Soma maden cinayeti, Türkiye’de iş koşullarından güvenliğine, 21. yüzyılın köleliği taşeron sisteminden iş-siyaset arasındaki akıl almaz ilişkilere, katmer katmer dokunan vahşi kapitalizm ağını yavaş yavaş ortaya çıkarıyor...
Bu facia, aynı zamanda insanlığımız, onurumuz, basın özgürlüğümüz ve adalet inancımızdan neleri kaybettiğimizi de gösterdi...
Örnek; sedyeyi kirletmemek için çizmesini çıkarmak isteyen işçi... Soma’da konuştuğum bir madenci, olayın medyada bu kadar büyütülmesine öylesine içerlemişti ki...
“Siz onun psikolojisini merak etmeyin... Ocakta kardeşini, çocuğunu bekleyeni merak etmeyin. Kardeşim yerin altındayken çizmenin peşine düşün! Merak etmeyin, biz devletin hiçbir şeyini kirletmedik. Medya işini yapsın, geride kalan insanları araştırsın. Onların sırtından nasıl para kazanıldığını sorumluları yazsın.”
Diyorlar ki “Soma’da insanlar medyaya konuşmak istemiyor... Korkuyor...”
Nedeni, sadece işlerinden, ekmeklerinden olma korkusu değil! Basının gerçeklerini gösterebileceğine inançları yok.
Basına güven yok
O acıyla kıvranırken bile bana çalıştığım kurumu sorup “Yandaş mısın” diye sordu ya insanlar, kahroldum. “Ben bunları söyledim ama siz şimdi yazmazsınız” diye acı acı gülümsemelerine şahit oldum.
“Basın” toplantısında birbirini beklemeden, sorularını bağırarak soran... Kendi egoları yüzünden şirket yöneticilerinin kritik sorulara kaçamak yanıt vermesine olanak sağlayan meslektaşlarıma da...
Ve bir kez daha, mesleğimden de ülkemden de hicap duydum.

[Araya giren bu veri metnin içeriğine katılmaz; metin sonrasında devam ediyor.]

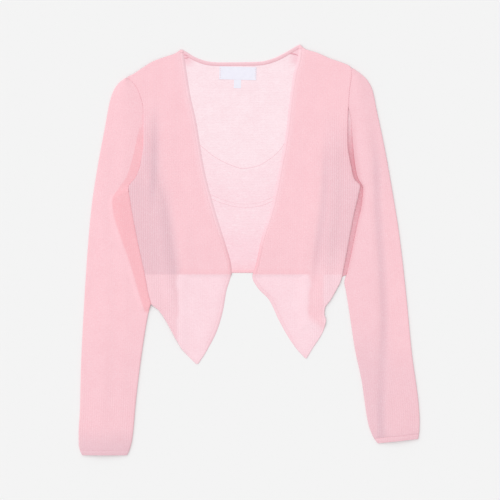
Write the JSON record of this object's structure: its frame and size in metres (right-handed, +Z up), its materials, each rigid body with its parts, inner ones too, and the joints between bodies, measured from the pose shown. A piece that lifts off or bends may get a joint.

Nasıl bir halüsinasyon içinde yaşıyoruz ki iki yıl önce Soma Madencilik’in CEO’su gazeteciye “Yaşam odamız böyle de şahane” diye sütunlarca yazı yazdırabiliyor ...
Bir “ünlü” medya figürü, korumalarıyla madene gelebiliyor... Ne o, madenciler yiyecek mi sizi?
Facianın dördüncü günü basının karşısına çıkan patron, kendi deneyimi ve şirketinin tarihini anlatarak “PR girişi” yapma cüretini gösterebiliyor...
Öte yandan meslektaş değil, ancak sallabaş diyebileceğim birtakım isim ve yayınlar, hükümete halel gelmesin diye ne yapacağını şaşırıyor...
Sorumlu bakanın sakalının tellerine, gözünden akan bir damla yaşa kurban olanları mı istersiniz?
Yüzlerce insana mezar olan yerde selfie çekeni mi?
Onlar da mezara girsin!
Alanda günlerce çalışan yabancı yayınları hedef göstermeleri mi? (Biliyor musunuz ki “kaza” olduğunda yerliden çok yabancı kuruluş oradaydı)
Toplu cinayeti mukadderata bağlama utanmazlığını gösterenlere mi?
E o zaman sen de emniyet kemeri takma, günde üç paket sigara iç, karşıdan geçerken sağa sola bakma. Ne de olsa “kader”inde varsa, yaşarsın...
Öyle utanıyorum ki sergilenen bu maskaralıklardan... Kulağımda bir annenin feryadı çınlıyor:
“Benim çocuğum diri diri mezara girdi. Onlar da girsinler!”
Keşke böyle olmasaydı. Keşke yüzlerce can göz göre göre ölüme yollanmasaydı. Ve keşke, bir şeylerin değişeceğine, adaletin tecelli edeceğine bir nebze olsun inansaydık.
Ramazan Doğru doydu, biz açız!
- Soma madenine ayak bastığım ilk günden itibaren, kiminle konuşsam hep aynı isimleri duydum: Ramazan-Melike Doğru. Başlıktaki cümle de bir işçiye ait.
- Soma Madencilik A.Ş.’nin genel müdürü Ramazan Doğru, “şimdilik” tutuklandı. Şirketin idari işler müdürü ve AKP Belediye Meclisi üyesi olan karısı nerede, bilen yok.
- Yerel seçimde AKP’ye “bağış” topladığı, işçileri İK müdürü aracılığıyla mitinge götürdüğü iddia edilen Doğru çifti, şimdiden sallabaş medyada aklanmaya çalışılıyor.